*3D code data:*
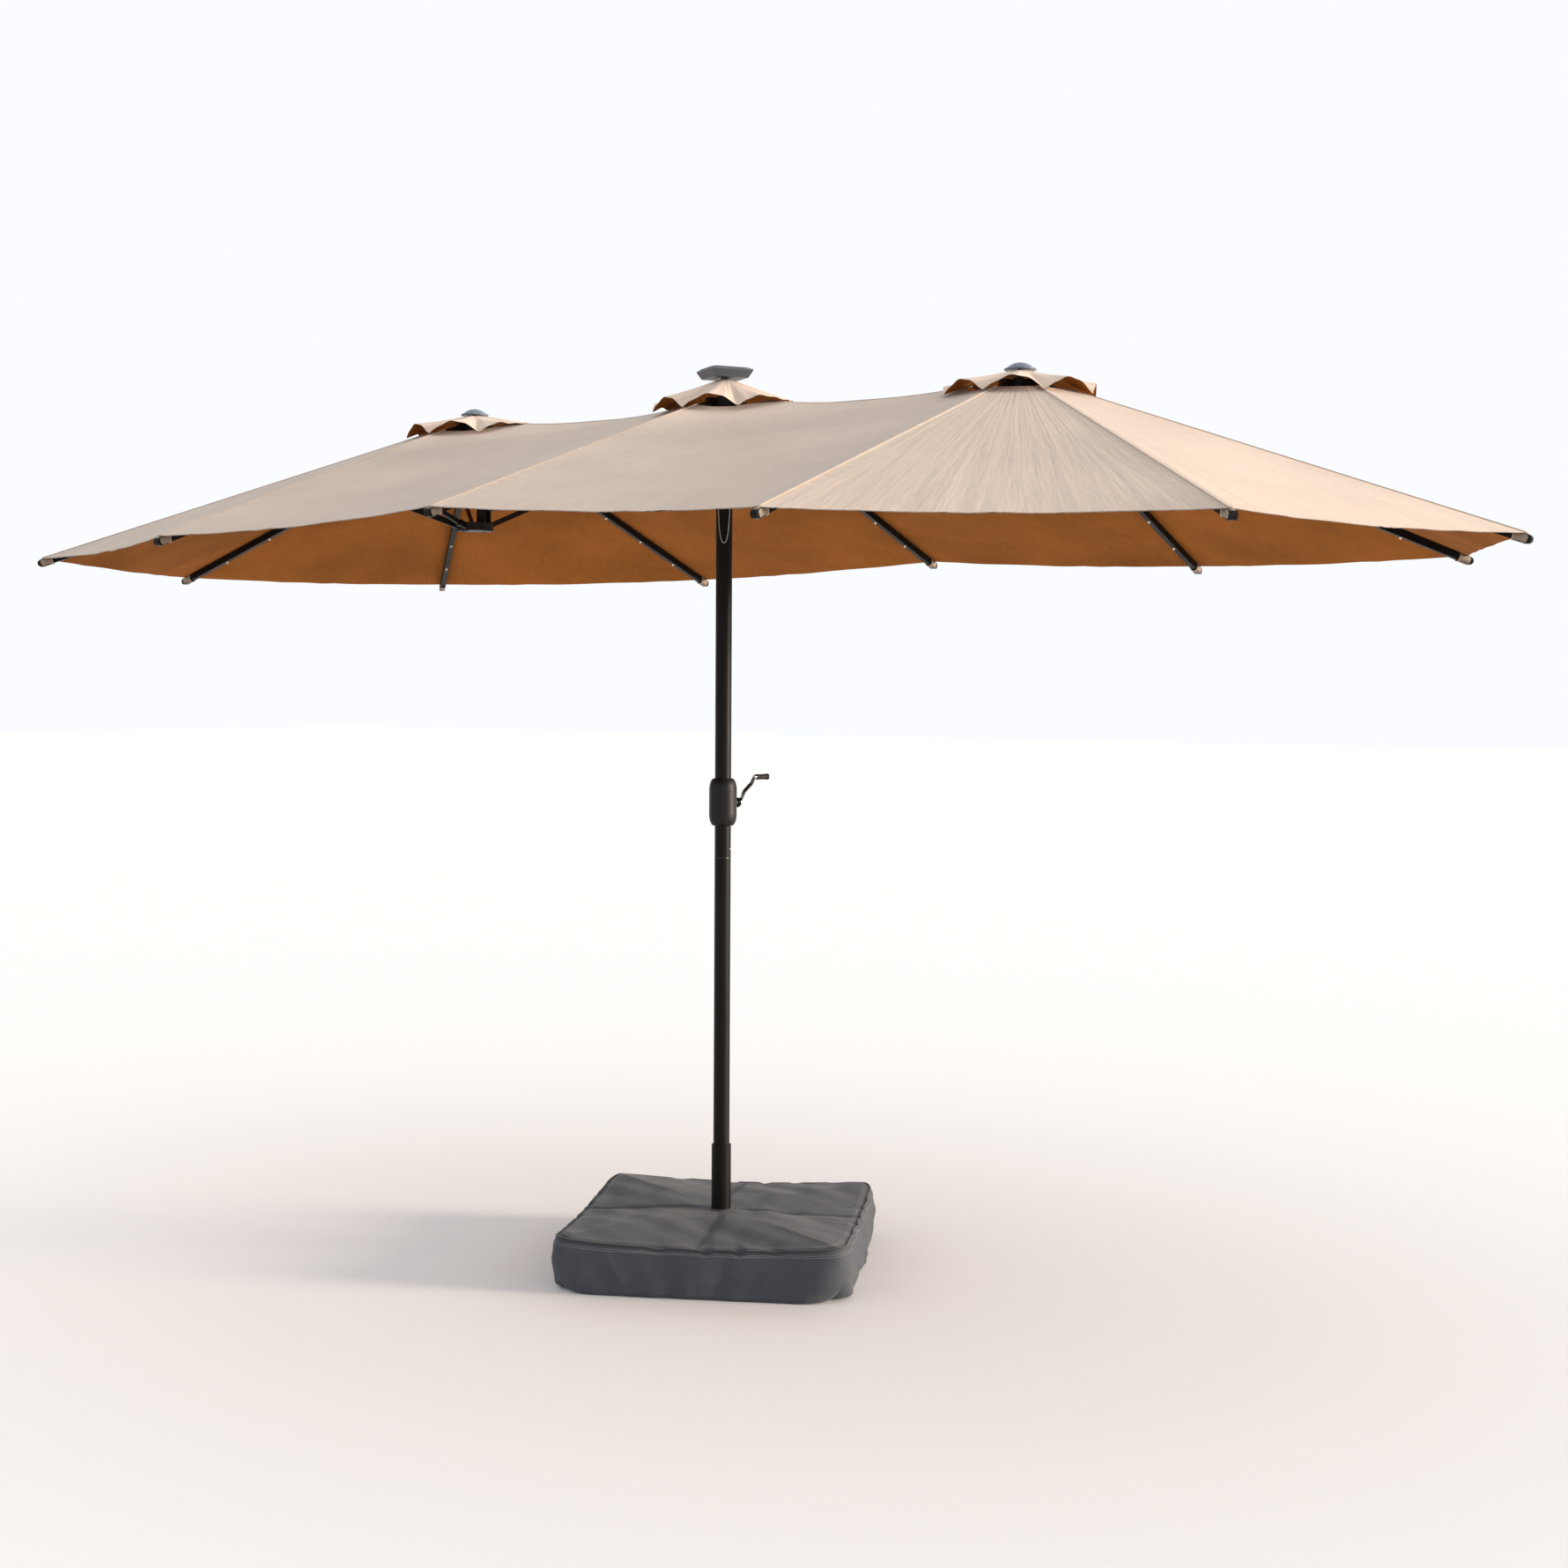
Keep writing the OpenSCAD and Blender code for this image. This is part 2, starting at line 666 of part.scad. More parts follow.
function middle_z(x, y) =
    let (w = x / hub_x, q = y / hem_y(x), edge = mix(centre_tip_r, tip_r_square, w))
    mix(centre_line(q * edge), side_line(q * edge), w) + mix(ridge_line(x), hem_line(x), q)
    - mix(mix(centre_line(0), side_line(0), w), mix(centre_line(edge), side_line(edge), w), q);

module canopy_middle() {
    color("#cdbdb1") for (sx = [0, 1]) for (sy = [0, 1]) mirror([sx, 0, 0]) mirror([0, sy, 0])
        sheet([
            for (i = [0:gore_rows]) [
                for (j = [middle_cols:-1:0])
                    let (x = mix(seam_half, hub_x - seam_half, j / middle_cols),
                         y = mix(max(hole_edge(x), seam_half), hem_y(x), i / gore_rows))
                    [x, y, middle_z(x, y)]
            ]
        ]);
}

// A vent: corners down over the ribs, arches between them, and higher over the ridge arms
module vent(apex_z, rim_z, ridge_rise, ridge_turns) {
    inner = 24;
    rows = 7;
    cols = 96;
    color("#d6c4b6") sheet([
        for (i = [0:rows]) [
            for (j = [0:cols - 1])
                let (a = 360 * j / cols, t = i / rows, arch = abs(sin(4 * a)),
                     near = max([for (d = ridge_turns) pow(max(0, cos(a - d)), 8)]),
                     rim = rim_z + vent_arch * arch + ridge_rise * near * (1 - arch),
                     r = mix(inner, vent_r * (1 - 0.05 * arch), t))
                [r * cos(a), r * sin(a), mix(apex_z, rim, pow(t, 1.1))]
        ]
    ], wrapped = true);
}

module vent_side() {
    translate([hub_x, 0, 0]) vent(2563, 2489, 42, [180]);
}

module vent_centre() {
    vent(2606, 2507, 30, [0, 180]);
}

// ---- tops ----

module dome() {
    base_z = 2566;
    cap_h = 20;
    ball_r = (pow(dome_w / 2, 2) + pow(cap_h, 2)) / (2 * cap_h);
    color("#5b6675") translate([hub_x, 0, 0]) {
        intersection() {
            translate([0, 0, base_z + cap_h - ball_r]) sphere(r = ball_r);
            translate([0, 0, base_z]) cylinder(r = dome_w, h = cap_h + 5);
        }
        translate([0, 0, side_z + hub_half]) cylinder(r = 6, h = base_z - side_z - hub_half + tiny);
    }
}

module solar_panel() {
    low = 2612;
    tray_h = 25;
    foot = panel_w - 22;
    color("#39424c") {
        rotate([0, 0, -32]) hull() {
            translate([-foot / 2, -foot / 2, low]) cube([foot, foot, 2]);
            translate([-panel_w / 2, -panel_w / 2, low + tray_h - 5]) cube([panel_w, panel_w, 5]);
        }
        translate([0, 0, centre_z + 14]) cylinder(r = 12, h = low - centre_z - 14 + 1);
    }
}

// ---- rope and chain ----

module crank_rope() {
    side = drum_r + rope_r + 0.2;
    from = [side * sin(crank_turn), -side * cos(crank_turn), crank_z];
    inner = pulley_at - rope_bend;
    to = [inner * cos(rope_turn), inner * sin(rope_turn), pulley_z];
    run = to - from;
    outer = pulley_at + rope_bend;
    color("#c9c2b2") {
        translate(from) rotate([0, 0, atan2(run[1], run[0])])
            rotate([0, acos(run[2] / norm(run)), 0]) cylinder(r = rope_r, h = norm(run) - 0.2, $fn = 24);
        rotate([0, 0, rope_turn]) translate([pulley_at, 0, pulley_z]) rotate([90, 0, 0])
            rotate_extrude(angle = 180) translate([rope_bend, 0]) circle(r = rope_r, $fn = 24);
        rotate([0, 0, rope_turn]) translate([outer, 0, runner_high + gap])
            cylinder(r = rope_r, h = pulley_z - runner_high - gap - 0.1, $fn = 24);
    }
}

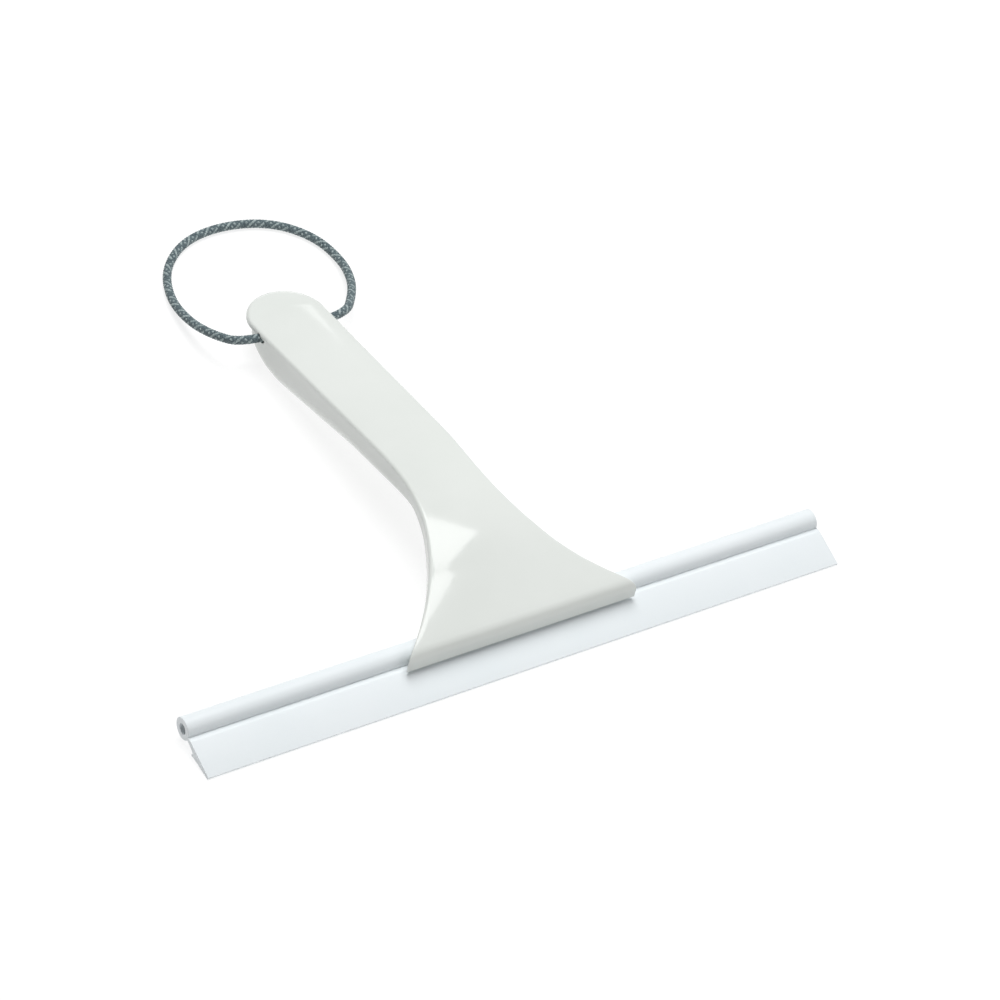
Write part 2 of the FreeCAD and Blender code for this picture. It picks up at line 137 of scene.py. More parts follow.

*TASK OBJECTIVE:*
Which lines include the word "this"? Copy every one of them.

*OUTPUT OF THE EXERCISE:*
Keep writing the OpenSCAD and Blender code for this image. This is part 2, starting at line 666 of part.scad. More parts follow.
Write part 2 of the FreeCAD and Blender code for this picture. It picks up at line 137 of scene.py. More parts follow.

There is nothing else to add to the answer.